Researchers at Johns Hopkins have tried to recreate these kinds of mystical experiences using psilocybin, which is the active ingredient in magic mushrooms. But in their experiment, they’ve introduced an interesting variable. They’ve recruited volunteers who are leaders in their respective religious communities to undergo the trials.

Their hope, I think, is that these individuals will be able to bring some insight to those mystical experiences based on the fact that they are living lives that would be most exposed to naturally occurring mystical experiences.

And that’s where I’d like to draw some conclusions. I think there’s a principle that they are drawing from which is that profound experiences or knowledge should only come to those who are ready for it. Those who have a certain level of experience and training for which those kinds of experiences might be the natural consequence of the way they live their lives.

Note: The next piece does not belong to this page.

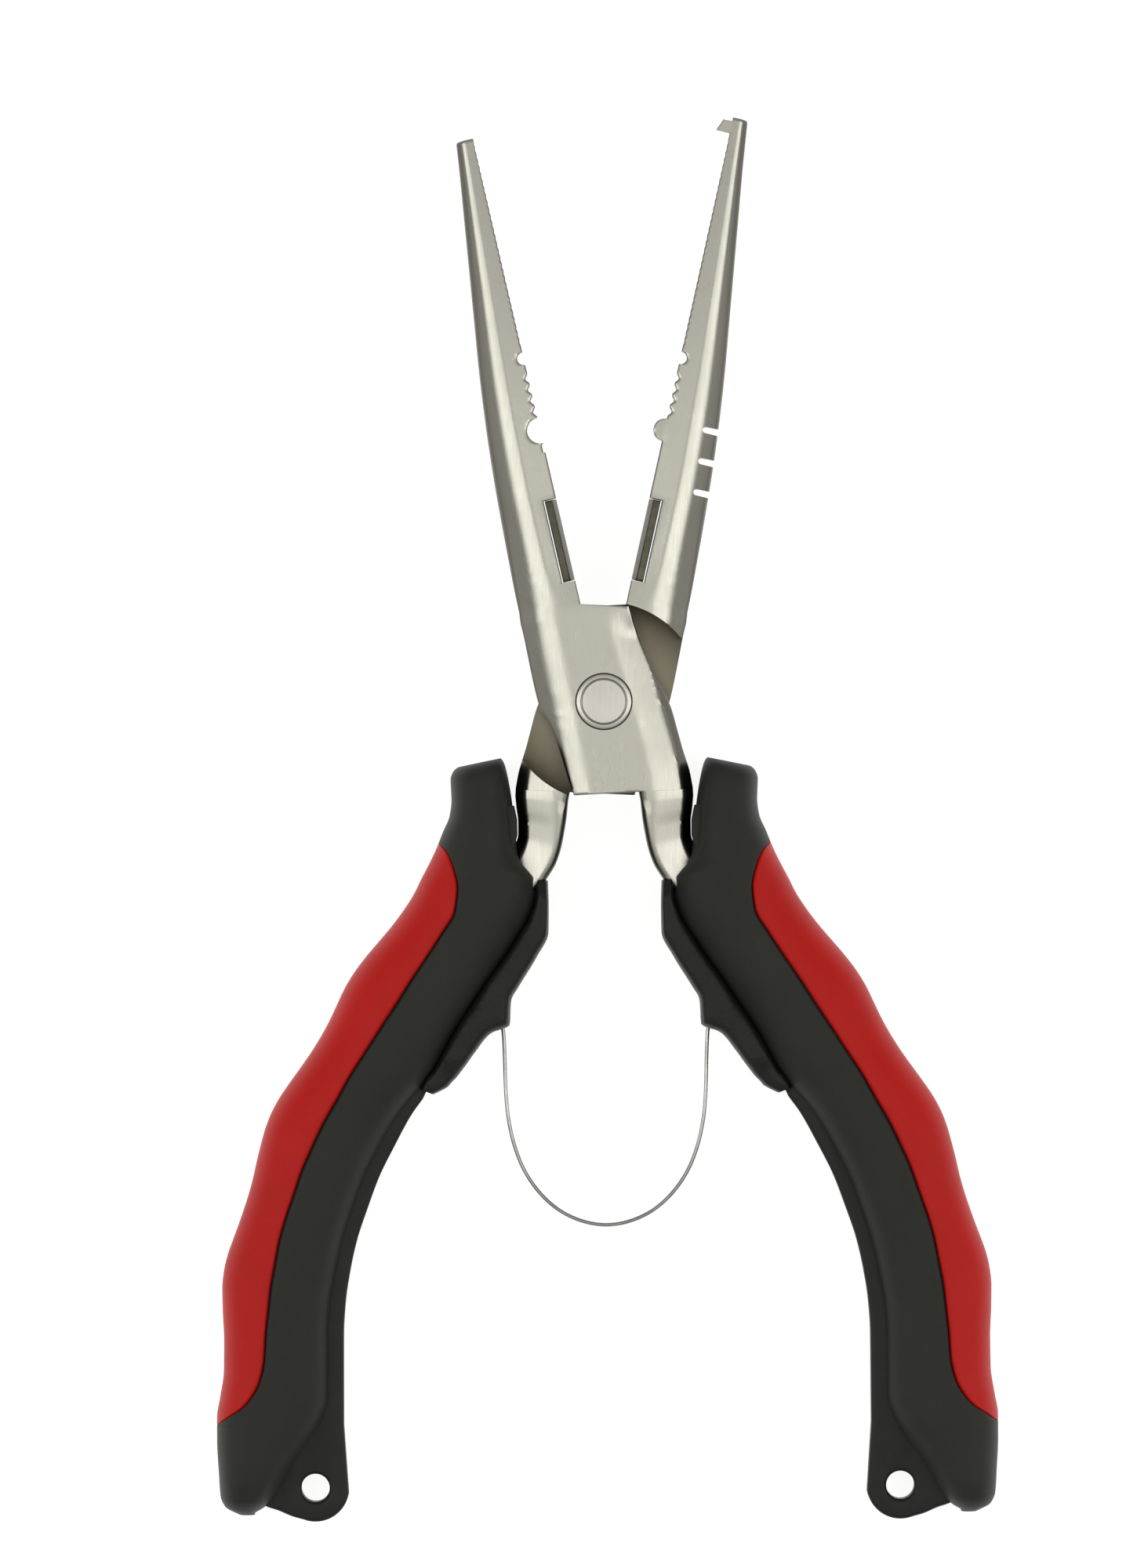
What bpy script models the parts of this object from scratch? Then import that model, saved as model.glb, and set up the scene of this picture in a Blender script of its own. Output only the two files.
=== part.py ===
"""Long-nose fishing pliers, opened 25 degrees, lying flat.

Frame: metres, +Y towards the jaw tips, +Z up through the pivot rivet, +X to the right handle, origin at the centre of the
footprint on the rest plane. All tables are millimetres. In the handle tables the first number is the depth below the pivot,
measured along -Y, and the second is the distance from the centre line; the left handle is the right one mirrored.
"""

import math

import bmesh
import bpy
from mathutils import Vector

# ---------------------------------------------------------------- driving dimensions (mm)
HALF_OPEN = 12.7  # degrees each jaw stands from the centre line
MID_Z = 7.0  # height of the parting plane of the lap joint
LAP_GAP = 0.3  # between the two half laps
HEAD_HALF = 4.5  # half thickness of the head
LAP_R = 12.75  # radius of the concentric shoulders
FACE = 0.1  # how far each jaw face stands back from the closing plane
FRONT_TIP = 73.7
REAR_TIP = 76.3
CUT_LO, CUT_HI, CUT_W = 16.0, 26.5, 1.5  # cutter inserts
RIVET_R, RIVET_HEAD_R, RIVET_HEAD = 2.6, 3.6, 1.2
GRIP_HALF = 7.0  # half thickness of the grips
WALL = 3.2  # from the grip surface to the core
GAP = 0.3
INLAY_T = 1.4
EYE_X, EYE_V, EYE_R, EYE_HOLE = 37.25, 100.0, 4.3, 1.8
EYE_HALF = 2.6
SOCKET_X, SOCKET_V, SOCKET_R = 13.1, 40.2, 0.95
BOW_V = 66.8
WIRE_R = 0.26

TH = math.radians(HALF_OPEN)
TIP_Y = REAR_TIP * math.cos(TH)
PIVOT_Y = (EYE_V + EYE_R - TIP_Y) / 2


# ---------------------------------------------------------------- helpers
def curve(table):
    """A smooth function through the rows of a table (monotone cubic between rows)."""
    xs = [row[0] for row in table]
    ys = [row[1] for row in table]
    steps = [(ys[i + 1] - ys[i]) / (xs[i + 1] - xs[i]) for i in range(len(xs) - 1)]
    slopes = [steps[0]]
    for a, b in zip(steps, steps[1:]):
        slopes.append(0.0 if a * b <= 0 else 2 * a * b / (a + b))
    slopes.append(steps[-1])

    def value(x):
        if x <= xs[0]:
            return ys[0]
        if x >= xs[-1]:
            return ys[-1]
        i = max(k for k in range(len(xs) - 1) if xs[k] <= x)
        h = xs[i + 1] - xs[i]
        t = (x - xs[i]) / h
        return (
            ys[i] * (2 * t**3 - 3 * t**2 + 1)
            + ys[i + 1] * (3 * t**2 - 2 * t**3)
            + h * (slopes[i] * (t**3 - 2 * t**2 + t) + slopes[i + 1] * (t**3 - t**2))
        )

    return value


# ---------------------------------------------------------------- scene
for old in list(bpy.data.objects):
    bpy.data.objects.remove(old, do_unlink=True)
PARTS = bpy.data.collections.new("Fishing_Pliers")
CUTTERS = bpy.data.collections.new("Cutters")
for collection in (PARTS, CUTTERS):
    bpy.context.scene.collection.children.link(collection)
CUTTERS.hide_render = True


def material(name, colour, roughness, metallic):
    made = bpy.data.materials.new(name)
    made.use_nodes = True
    shader = made.node_tree.nodes["Principled BSDF"]
    shader.inputs["Base Color"].default_value = (*colour, 1)
    shader.inputs["Roughness"].default_value = roughness
    shader.inputs["Metallic"].default_value = metallic
    return made


NICKEL = material("satin_nickel", (0.42, 0.41, 0.36), 0.34, 1.0)
CARBIDE = material("dark_carbide", (0.10, 0.095, 0.07), 0.45, 1.0)
RIVET = material("rivet_steel", (0.40, 0.39, 0.35), 0.3, 1.0)
BLACK = material("black_overmould", (0.028, 0.033, 0.028), 0.55, 0.0)
HARD = material("black_nylon", (0.02, 0.021, 0.02), 0.42, 0.0)
RED = material("red_inlay", (0.40, 0.016, 0.010), 0.45, 0.0)
WIRE = material("spring_steel", (0.35, 0.35, 0.34), 0.25, 1.0)


def place(obj, origin, mat, cutter=False):
    obj.location = Vector(origin) * 0.001
    (CUTTERS if cutter else PARTS).objects.link(obj)
    if cutter:
        obj.hide_render = True
        obj.display_type = "WIRE"
    if mat:
        obj.data.materials.append(mat)
    return obj


def loft(name, rings, origin=(0, PIVOT_Y, 0), mat=None, cutter=False, smooth=True):
    """A closed body through rings with the same number of points, given in mm about the pivot, with z measured from the
    rest plane."""
    mesh = bpy.data.meshes.new(name)
    bm = bmesh.new()
    shift = Vector((0, PIVOT_Y, 0)) - Vector(origin)
    rows = [[bm.verts.new((Vector(p) + shift) * 0.001) for p in ring] for ring in rings]
    n = len(rows[0])
    for a, b in zip(rows, rows[1:]):
        for i in range(n):
            bm.faces.new((a[i], a[(i + 1) % n], b[(i + 1) % n], b[i]))
    bm.faces.new(rows[0])
    bm.faces.new(list(reversed(rows[-1])))
    bmesh.ops.recalc_face_normals(bm, faces=bm.faces)
    for face in bm.faces:
        face.smooth = smooth
    bm.to_mesh(mesh)
    bm.free()
    return place(bpy.data.objects.new(name, mesh), origin, mat, cutter)


def prism(name, outline, low, high, **kw):
    """An outline in plan, between two heights."""
    return loft(name, [[(x, y, low) for x, y in outline], [(x, y, high) for x, y in outline]], smooth=False, **kw)


def disc(x, y, radius, steps=32, start=0.0):
    turn = 2 * math.pi / steps
    return [(x + radius * math.cos(start + turn * i), y + radius * math.sin(start + turn * i)) for i in range(steps)]


def boolean(obj, operation, other):
    made = obj.modifiers.new(operation.title() + "_" + other.name, "BOOLEAN")
    made.operation = operation
    made.solver = "EXACT"
    made.object = other


def mirrored(ring, side):
    return [(side * x, y, z) for x, y, z in ring]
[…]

So, for us Christians, that might look like someone who has lived a life that is very close to God, so that if they were to have a mystical revelation, it would be something that they could handle and gain some growth and insight from. Like the Stigmata of St. Francis. Most of us would probably be traumatized by that, but for him, it only helped him grow in intimacy with God.

For those of us that haven’t reached those heights, to artificially produce a mystical experience might have dangerous consequences because of the lack of preparedness for that kind of thing.

Knowledge is a powerful thing and should be disseminated gradually. Like in an education scenario, you don’t introduce immature students to the most difficult concepts. You build up to that so that when they do encounter the tough stuff, they’re ready for it.

Another analogy that might help is money or power. If you give money or power to a person that hasn’t earned it, then they won’t appreciate the value of it because it hasn’t cost them anything. A person who has had to earn their wealth knows the value of it because they likely had to make sacrifices for it and by the time they receive their reward, they will have probably learned a thing or two about using it and managing it with maturity.

But if you were to give millions of dollars to your average 20 something bro, he’d likely make some pretty stupid decisions with it.

In Christianity, mystical experiences aren’t very common. God chose to reveal himself in the incarnation of his son by becoming one of us. He meets us where we are at in a way that is accessible and not overwhelming. It’s only the saints among us that get to peak behind the curtain for a reason. They’re ready for that vision. Most of us are not.

I don’t know if psychedelic drugs produce authentic spiritual experiences or not, but whether they’re artificial or the real thing, there’s something to it that contradicts the pattern that God has set for us.

If we want mystical experiences, we should pray for them and leave it to God to decide if we’re ready for them or not.